Ad inizio settembre mi sono imbarcato in un trekking che volevo portare a termine da alcuni anni. Si tratta di un percorso particolarmente lungo e dal dislivello, per quanto mi riguarda, considerevole.
Non nascondo che durante la salita almeno un paio di volte mi sono chiaramente detto “non ce la faccio, oggi proprio non ne ho“. Ho però tenuto duro facendo quello che in questi casi mi viene meglio ovvero chiudermi a riccio, rallentare e concentrarmi solo sul respiro.
Sguardo basso a guardare solo i piedi e null’altro.
Per me questa strategia ha sempre funzionato.

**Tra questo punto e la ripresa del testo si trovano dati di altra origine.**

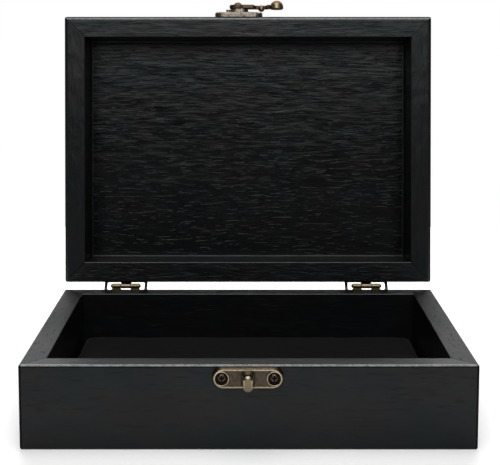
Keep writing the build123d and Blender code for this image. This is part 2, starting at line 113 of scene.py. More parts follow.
class Tree:
    """A node tree with short ways to add and join nodes."""

    def __init__(self, tree):
        self.tree = tree
        tree.nodes.clear()

    def add(self, kind, **settings):
        node = self.tree.nodes.new(kind)
        for name, value in settings.items():
            setattr(node, name, value)
        return node

    def join(self, source, target):
        self.tree.links.new(source, target)

    def put(self, target, value):
        """Joins an output to a socket, or sets the socket's own value."""
        if isinstance(value, bpy.types.NodeSocket):
            self.join(value, target)
        else:
            target.default_value = value

    def put_all(self, targets, values):
        for target, value in zip(targets, values):
            self.put(target, value)

    def math(self, operation, *values):
        node = self.add("ShaderNodeMath", operation=operation)
        self.put_all(node.inputs, values)
        return node.outputs[0]

    def times(self, first, second):
        return self.math("MULTIPLY", first, second)

    def minus(self, first, second):
        return self.math("SUBTRACT", first, second)

    def absolute(self, value):
        return self.math("ABSOLUTE", value)

    def larger(self, first, second):
        return self.math("MAXIMUM", first, second)

    def above(self, value, level):
        """1 where the value is above the level, and 0 elsewhere."""
        return self.math("GREATER_THAN", value, level)

    def below(self, value, level):
        """1 where the value is below the level, and 0 elsewhere."""
        return self.math("LESS_THAN", value, level)

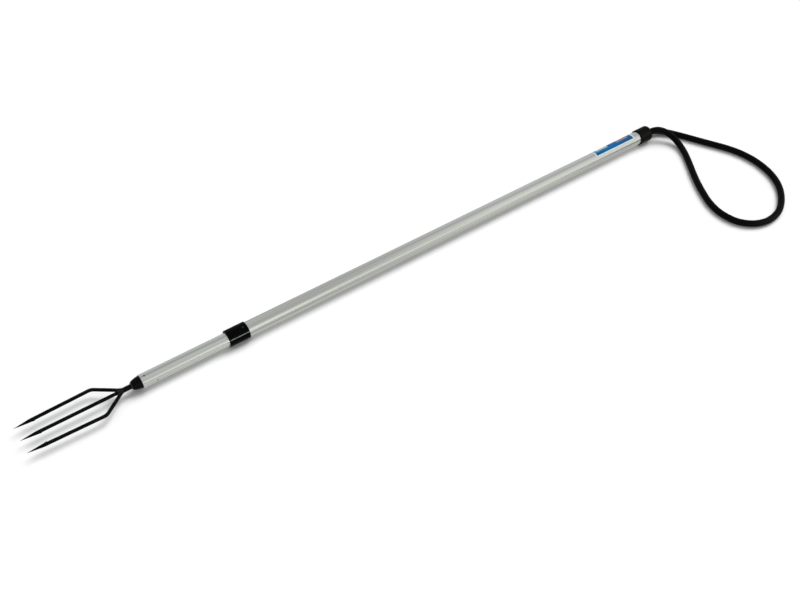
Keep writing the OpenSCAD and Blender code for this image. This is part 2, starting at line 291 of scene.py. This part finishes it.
def black_enamel(name, tone, rough, bare_tips, relief, relief_depth):
    """Black enamel brushed on steel: orange peel, sags and, with bare_tips, steel at the points."""
    mat = Material(name)
    peel = mat.noise(900, rough=0.55)
    sag = mat.noise((90, 260, 260), detail=2.0)
    speck = mat.patches(2400, span=(0.66, 0.74), rough=0.6, offset=(4, 4, 0))
    worn = mat.calc("MAXIMUM", speck, mat.edges(span=(0.62, 0.80)))
    shade = mat.mix(mat.remap(sag, span=(0.35, 0.7)), tone, toned(tone, 1.8, lift=0.001))
    shade = mat.mix(mat.times(worn, 0.18), shade, (0.03, 0.029, 0.027))
    metal = 0.0
    if bare_tips:
        tip = mat.remap(mat.xyz[0], span=(TIP_X - 0.0075, TIP_X - 0.0012))
        chips = mat.patches((500, 1300, 1300), span=(0.42, 0.58), detail=4.0, rough=0.7,
                            offset=(1, 1, 1))
        bare = mat.times(tip, mat.add(0.35, mat.times(chips, 0.5)), clamp=True)
        shade = mat.mix(bare, shade, (0.30, 0.29, 0.28))
        metal = mat.times(bare, 0.9)
    gloss = mat.remap(sag, span=(0.3, 0.7), to=(rough - 0.06, rough + 0.06))
    height = mat.add(mat.times(peel, 0.5), sag)
    return mat.surface(color=shade, rough=mat.add(gloss, mat.times(speck, 0.12)), metal=metal,
                       spec=0.05, normal=mat.bump(height, strength=relief, depth=relief_depth))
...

La sera, dopo aver guadagnato nuovamente un letto confortevole, sono andato a rivivere i momenti per me più importanti e ho realizzato di come avrei potuto calcare la mano costruendo un racconto epico incentrato sui panorami mozzafiato, sulla prestazione eccezionale (almeno per quanto mi riguarda), sulle altezze raggiunte, ecc.
Insomma, utilizzare tutti quegli argomenti cari ad una certa narrativa per creare audience.
Nulla di tutto ciò.
Per quanto mi riguarda infatti la montagna epica non esiste, se non proprio in una certa narrativa che non è la mia.
Quello che vi racconto invece è l’enorme fatica che ho provato sia a salire che a scendere.
Sì perchè per chi non è avvezzo ai grandi dislivelli se è vero che in salita si suda è altresì vero che in discesa si patiscono le pene dell’inferno (ginocchia in primis).
Quindi se per tre quarti della salita le cose sono andate abbastanza bene, l’ultimo tratto si è rivelato un vero inferno. La combinazione tra l’altitudine ed un cuore che ormai fa quello che può, mi ha veramente massacrato.
La fortuna ha voluto che almeno le gambe tenessero, quindi la strategia di cui prima mi ha permesso di guadagnare il rifugio tanto agognato.
Ho provato sicuramente soddisfazione nel raggiungere il rifugio, che era poi il punto più alto del percorso, ma questa è durata veramente poco. La spossatezza e la fatica enorme hanno offuscato completamente l’esperienza provata. Anche il paesaggio del quale conservo dei ricordi sfocati (per fortuna che ci sono le fotografie).
La sera ho quindi realizzato che ad oggi sono al limite delle mie possibilità fisiche.
Certo posso pensare di guadagnare qualcosa mantenendo una certa costanza nelle uscite, ma nel complesso, senza voler rinunciare ad avere l’attrezzatura fotografica con me, il mio limite è tracciato chiaramente.
Penso quindi che queste esperienze, lontanissime da una narrazione che vede la montagna epica conquistata o foriera di imprese mirabolanti, siano indispensabili per raggiungere la consapevolezza dei propri mezzi e dei propri limiti.
Ed è proprio la fatica l’unità di misura che determina il limite di ognuno di noi.
Raccontare di una montagna epica in fin dei conti nasconde chi siamo veramente, nasconde i nostri limiti facendoci apparire supereroi quando invece è con l’umità che si entra in contatto con l’ambiente che ci circonda.
Concentrarsi su di una montagna epica impedisce di stringere un legame con la montagna stessa.